Спешнев выпустил Тимковского на публику на исходе сорока дней, когда «бездна неверия» уже разверзлась. Предмет речи не имел значения — «лукавая диалектика», в сочетании с могучей логикой, тонким обхождением и особым расположением к ученику, должна была сработать безотказно. Когда Тимковский явился на вечер с тетрадкой в руках и объявил, что намерен открыть свои взгляды, Петрашевский был против; пользуясь правом хозяина, просил просмотреть записи. Тимковский не согласился, но выступление по настоянию Спешнева все же состоялось.

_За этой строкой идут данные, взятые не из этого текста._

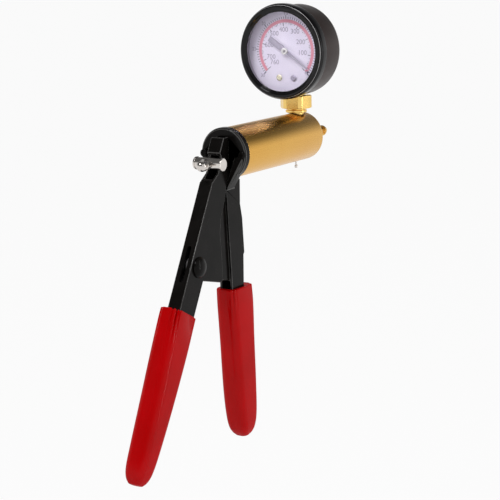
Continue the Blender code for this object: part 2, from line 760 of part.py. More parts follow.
def build_lever(material):
    lever = plate("lever", lever_outline(), CHANNEL_WIDTH, material)
    web = -WEB_TO_PIVOT
    inner_web = web + SHEET
    far = FLARE_REACH + OVERRUN
    space = [
        on_lever(LEVER_TOP_LENGTH + 2.0 * OVERRUN, inner_web),
        on_lever(LEVER_TOP_LENGTH + 2.0 * OVERRUN, far),
        on_lever(-LEVER_TAIL_LENGTH - OVERRUN, far),
        on_lever(-LEVER_TAIL_LENGTH - OVERRUN, TAIL_REAR_SHARES[0][1] * web + SHEET),
    ]
    space += [on_lever(-s * LEVER_TAIL_LENGTH, d * web + SHEET) for s, d in TAIL_REAR_SHARES[1:]]
    cut(lever, plate("lever_space", space, CHANNEL_WIDTH - 2.0 * SHEET))
    outside = web - OVERRUN
    mouth_slope = (NOTCH_MOUTH_TOP - NOTCH_FLOOR_TOP) / NOTCH_DEPTH
    foot_slope = (NOTCH_FLOOR_FOOT - NOTCH_MOUTH_FOOT) / NOTCH_DEPTH
    notch = [
        on_lever(NOTCH_MOUTH_TOP + OVERRUN * mouth_slope, outside),
        on_lever(NOTCH_FLOOR_TOP, web + NOTCH_DEPTH),
        on_lever(NOTCH_FLOOR_FOOT, web + NOTCH_DEPTH),
        on_lever(NOTCH_MOUTH_FOOT - OVERRUN * foot_slope, outside),
    ]
    cut(lever, plate("notch", notch, CHANNEL_WIDTH + 2.0 * OVERRUN))
    slot_end = SLOT_WIDTH / 2.0
    slot = [
        on_lever(SLOT_TOP_LENGTH - slot_end, outside),
        on_lever(SLOT_TOP_LENGTH - slot_end, inner_web + OVERLAP),
        on_lever(slot_end - SLOT_FOOT_LENGTH, inner_web + OVERLAP),
        on_lever(slot_end - SLOT_FOOT_LENGTH, outside),
    ]
    cut(lever, plate("spring_slot", slot, SLOT_WIDTH))
    across = Vector((math.cos(LEVER_LEAN), 0.0, -math.sin(LEVER_LEAN)))
    for name, along in (("slot_top", SLOT_TOP_LENGTH - slot_end), ("slot_foot", slot_end - SLOT_FOOT_LENGTH)):
        centre = on_lever(along, web)
        drill(lever, name, slot_end, -OVERRUN, SHEET + OVERLAP, centre, across)
    reach = CHANNEL_WIDTH / 2.0 + OVERRUN
    hole = rod_shape("rivet_hole", RIVET_RADIUS + RUNNING_GAP, -reach, reach, on_lever(0.0, 0.0), LEFT)
    cut(lever, hole)
    return lever


def build_pivot(rivet_material, bush_material):
    pivot = on_lever(0.0, 0.0)
    seat = CHANNEL_WIDTH / 2.0 + FIT_GAP
    dome = []
    for i in range(6):
        angle = math.radians(90.0) * i / 5
        dome.append((RIVET_DOME_RADIUS * math.cos(angle), -seat - RIVET_DOME_HEIGHT * math.sin(angle)))
    dome[-1] = (0.0, -seat - RIVET_DOME_HEIGHT)
    tail_top = seat + RIVET_TAIL_HEIGHT
    profile = [
        (0.0, tail_top),
        (RIVET_TAIL_RADIUS * RIVET_TAIL_CROWN_SHARE, tail_top),
        (RIVET_TAIL_RADIUS, seat + RIVET_TAIL_HEIGHT / 2.0),
        (RIVET_TAIL_RADIUS, seat),
        (RIVET_RADIUS, seat),
        (RIVET_RADIUS, -seat),
    ]
    turned("pivot_rivet", profile + dome, pivot, LEFT, rivet_material, 32)
    reach = EAR_SLOT / 2.0 - RUNNING_GAP
    hole = RIVET_RADIUS + RUNNING_GAP
    ring_shape("pivot_bush", hole, BUSH_RADIUS, -reach, reach, pivot, LEFT, bush_material, SMALL_STEPS)


def rounded_section(places_of, rear, front, half_width):
    """Sixteen places round a grip at one station, with round corners."""
    corner = GRIP_CORNER_SHARE * 2.0 * half_width
    section = []
    for cx, cy, start in (
        (front - corner, half_width - corner, 0.0),
        (rear + corner, half_width - corner, 90.0),
        (rear + corner, corner - half_width, 180.0),
        (front - corner, corner - half_width, 270.0),
    ):
        for i in range(5):
            angle = math.radians(start + 90.0 * i / 4)
            section.append(places_of(cx + corner * math.cos(angle), cy + corner * math.sin(angle)))
    return section


def loft(name, sections, material):
    """A closed body through sections that have the same number of places."""
    mesh = bpy.data.meshes.new(name)
    work = bmesh.new()
    rings = [[work.verts.new(place) for place in section] for section in sections]
    for lower, upper in zip(rings, rings[1:]):
        for i in range(len(lower)):
            j = (i + 1) % len(lower)
            work.faces.new((lower[i], lower[j], upper[j], upper[i]))
    work.faces.new(rings[0])
    work.faces.new(rings[-1])
    bmesh.ops.recalc_face_normals(work, faces=work.faces)
    work.to_mesh(mesh)
    work.free()
    obj = add_object(name, mesh, material)
    shade(obj, math.radians(50.0))
    return obj


def build_grips(material):
    """Two sleeves, each a closed bag over the end of its handle."""
    sections = []
    for share, rear, front, width in FIXED_GRIP_SHARES:
        z = -FIXED_GRIP_TOP_DROP - share * FIXED_GRIP_LENGTH
        sections.append(
            rounded_section(
                lambda x, y, z=z: at(x, y, z),
                rear * HANDLE_DEPTH,
                front * HANDLE_DEPTH,
                width * GRIP_WIDTH / 2.0,
            )
        )
    fixed = loft("fixed_grip", sections, material)
    cavity = CHANNEL_WIDTH + 2.0 * FIT_GAP
    cut(fixed, plate("fixed_grip_space", handle_outline(FIT_GAP), cavity))

    sections = []
    for share, rear, front, width in LEVER_GRIP_SHARES:
        along = LEVER_GRIP_TOP - share * LEVER_GRIP_LENGTH
        sections.append(
            rounded_section(
                lambda across, y, along=along: on_lever(along, across, y),
                rear * LEVER_DEPTH - WEB_TO_PIVOT,
                front * LEVER_DEPTH - WEB_TO_PIVOT,
                width * GRIP_WIDTH / 2.0,
            )
        )
    moving = loft("lever_grip", sections, material)
    front = LEVER_DEPTH - WEB_TO_PIVOT + FIT_GAP
    above = -TAIL_MOUTH_SHARE * LEVER_TAIL_LENGTH
    mouth = [on_lever(above, -WEB_TO_PIVOT - FIT_GAP), on_lever(above, front)]
    cut(moving, plate("lever_grip_space", mouth + lever_tail(FIT_GAP), cavity))
    return moving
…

Показательно, что на следствии Тимковский изложил свою речь совсем не так, как она была прочитана у Петрашевского (Спешнев с иронией заметит, что Тимковский, который прежде ругал революцию и собирался математически доказать, будто «Христос воплотился от девы», произнес речь о необходимости революционной пропаганды). Тимковскому казалось, что он читал речь о системе Фурье и возможности мирного преобразования государства при содействии правительства; но аудитория услышала сумасшедшее предложение разделить мир на две части, отдав одну часть на опыт фурьеристам, а другую — коммунистам, ибо «всем должно действовать». К тому же он сравнил себя с Самсоном. «Впечатление было самое грустное; многие побледнели, раскаяние в приезде на вечер и страх изобразились на лицах».